Exercise aim → Begin with the line containing "doc.recompute()" and end with the line containing "trim and a furnished cabin."; set down that block verbatim and nothing else.

Source material →
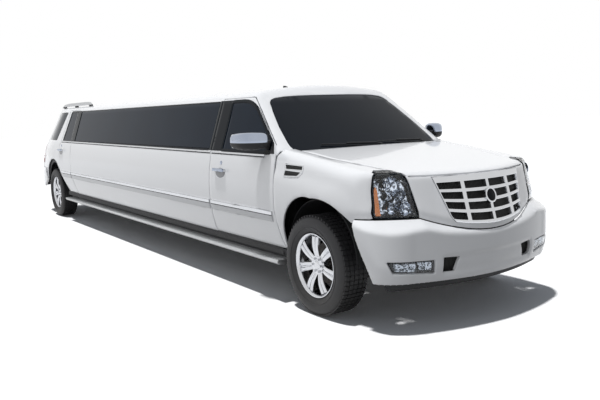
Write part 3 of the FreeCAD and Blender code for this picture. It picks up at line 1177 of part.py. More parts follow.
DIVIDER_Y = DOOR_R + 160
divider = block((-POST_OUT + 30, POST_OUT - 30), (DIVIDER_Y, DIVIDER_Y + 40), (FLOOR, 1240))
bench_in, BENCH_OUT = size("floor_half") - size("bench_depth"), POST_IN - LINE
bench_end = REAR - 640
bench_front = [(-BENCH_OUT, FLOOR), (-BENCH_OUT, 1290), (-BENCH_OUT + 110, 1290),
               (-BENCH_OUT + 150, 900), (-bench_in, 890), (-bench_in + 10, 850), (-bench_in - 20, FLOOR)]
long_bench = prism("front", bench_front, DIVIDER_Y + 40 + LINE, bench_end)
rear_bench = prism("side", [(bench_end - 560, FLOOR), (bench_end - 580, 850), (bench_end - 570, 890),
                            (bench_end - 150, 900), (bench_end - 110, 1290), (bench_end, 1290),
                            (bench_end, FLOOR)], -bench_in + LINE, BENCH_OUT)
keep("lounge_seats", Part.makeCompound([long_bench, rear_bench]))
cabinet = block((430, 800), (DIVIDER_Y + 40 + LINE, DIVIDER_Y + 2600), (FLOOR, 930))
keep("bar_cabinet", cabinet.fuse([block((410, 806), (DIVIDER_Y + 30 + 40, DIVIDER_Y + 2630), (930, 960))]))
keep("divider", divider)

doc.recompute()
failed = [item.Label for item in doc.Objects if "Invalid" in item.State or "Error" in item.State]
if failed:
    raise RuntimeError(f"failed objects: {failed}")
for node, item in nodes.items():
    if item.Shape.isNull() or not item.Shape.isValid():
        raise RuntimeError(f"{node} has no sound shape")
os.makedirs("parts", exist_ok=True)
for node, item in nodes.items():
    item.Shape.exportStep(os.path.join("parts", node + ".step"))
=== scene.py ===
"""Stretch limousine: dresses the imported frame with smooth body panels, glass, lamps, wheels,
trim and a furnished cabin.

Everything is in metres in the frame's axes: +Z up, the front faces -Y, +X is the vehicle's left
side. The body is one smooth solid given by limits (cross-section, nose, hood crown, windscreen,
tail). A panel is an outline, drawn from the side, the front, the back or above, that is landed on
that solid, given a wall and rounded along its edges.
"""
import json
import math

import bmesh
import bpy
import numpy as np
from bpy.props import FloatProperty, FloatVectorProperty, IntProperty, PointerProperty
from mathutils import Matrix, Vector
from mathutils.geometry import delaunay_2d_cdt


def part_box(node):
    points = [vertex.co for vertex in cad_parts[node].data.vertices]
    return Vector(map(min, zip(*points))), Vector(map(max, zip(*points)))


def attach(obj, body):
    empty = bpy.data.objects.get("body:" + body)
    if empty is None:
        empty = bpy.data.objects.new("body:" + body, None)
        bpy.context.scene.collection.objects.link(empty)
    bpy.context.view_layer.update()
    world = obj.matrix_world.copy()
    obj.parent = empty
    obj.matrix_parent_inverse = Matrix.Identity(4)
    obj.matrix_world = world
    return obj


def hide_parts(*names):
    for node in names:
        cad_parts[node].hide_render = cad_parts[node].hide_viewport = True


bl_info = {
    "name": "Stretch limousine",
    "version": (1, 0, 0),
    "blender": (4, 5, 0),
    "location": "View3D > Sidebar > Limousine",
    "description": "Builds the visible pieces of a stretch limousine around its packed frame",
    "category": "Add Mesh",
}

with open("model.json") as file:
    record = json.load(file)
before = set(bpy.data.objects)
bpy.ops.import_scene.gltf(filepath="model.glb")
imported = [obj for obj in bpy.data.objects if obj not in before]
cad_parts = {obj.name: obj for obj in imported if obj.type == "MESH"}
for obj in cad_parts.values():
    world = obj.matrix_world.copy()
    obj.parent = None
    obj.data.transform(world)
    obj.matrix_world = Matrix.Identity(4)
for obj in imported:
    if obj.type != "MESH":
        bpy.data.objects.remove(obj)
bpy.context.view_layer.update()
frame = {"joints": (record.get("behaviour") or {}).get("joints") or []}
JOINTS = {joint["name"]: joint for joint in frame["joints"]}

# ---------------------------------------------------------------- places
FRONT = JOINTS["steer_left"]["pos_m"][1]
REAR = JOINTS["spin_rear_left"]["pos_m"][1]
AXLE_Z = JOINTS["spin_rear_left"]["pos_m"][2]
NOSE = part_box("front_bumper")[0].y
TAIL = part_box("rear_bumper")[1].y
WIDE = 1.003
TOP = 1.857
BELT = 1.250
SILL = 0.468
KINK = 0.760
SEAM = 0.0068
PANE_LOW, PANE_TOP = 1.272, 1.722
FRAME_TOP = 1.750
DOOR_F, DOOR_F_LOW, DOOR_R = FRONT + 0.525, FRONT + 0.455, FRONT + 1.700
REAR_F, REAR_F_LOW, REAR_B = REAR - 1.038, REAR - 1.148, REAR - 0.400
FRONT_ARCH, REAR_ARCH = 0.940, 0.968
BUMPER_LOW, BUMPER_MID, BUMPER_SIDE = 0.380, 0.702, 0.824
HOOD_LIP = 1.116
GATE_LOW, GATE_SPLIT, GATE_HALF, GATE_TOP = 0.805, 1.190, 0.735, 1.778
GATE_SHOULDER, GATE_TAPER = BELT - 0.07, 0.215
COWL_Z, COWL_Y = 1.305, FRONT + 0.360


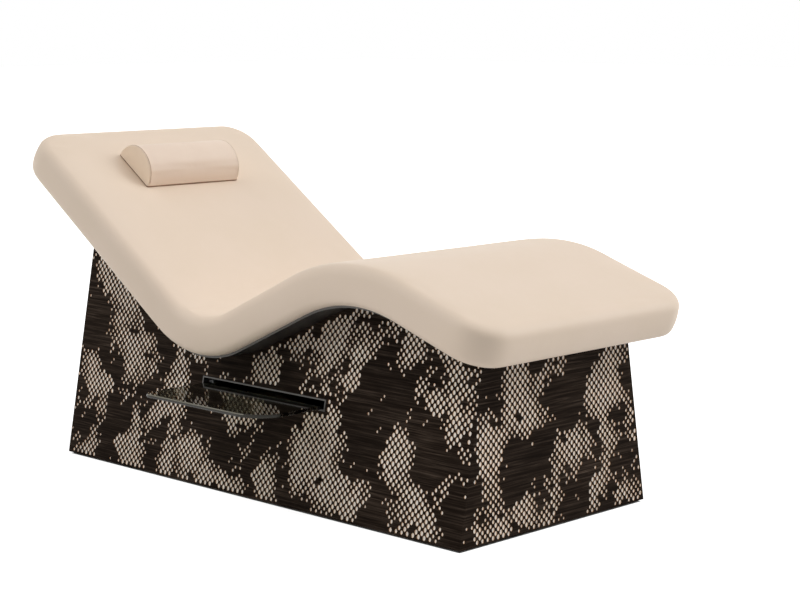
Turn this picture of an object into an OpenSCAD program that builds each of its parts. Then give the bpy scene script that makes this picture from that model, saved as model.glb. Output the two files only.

Expected answer →
doc.recompute()
failed = [item.Label for item in doc.Objects if "Invalid" in item.State or "Error" in item.State]
if failed:
    raise RuntimeError(f"failed objects: {failed}")
for node, item in nodes.items():
    if item.Shape.isNull() or not item.Shape.isValid():
        raise RuntimeError(f"{node} has no sound shape")
os.makedirs("parts", exist_ok=True)
for node, item in nodes.items():
    item.Shape.exportStep(os.path.join("parts", node + ".step"))
=== scene.py ===
"""Stretch limousine: dresses the imported frame with smooth body panels, glass, lamps, wheels,
trim and a furnished cabin.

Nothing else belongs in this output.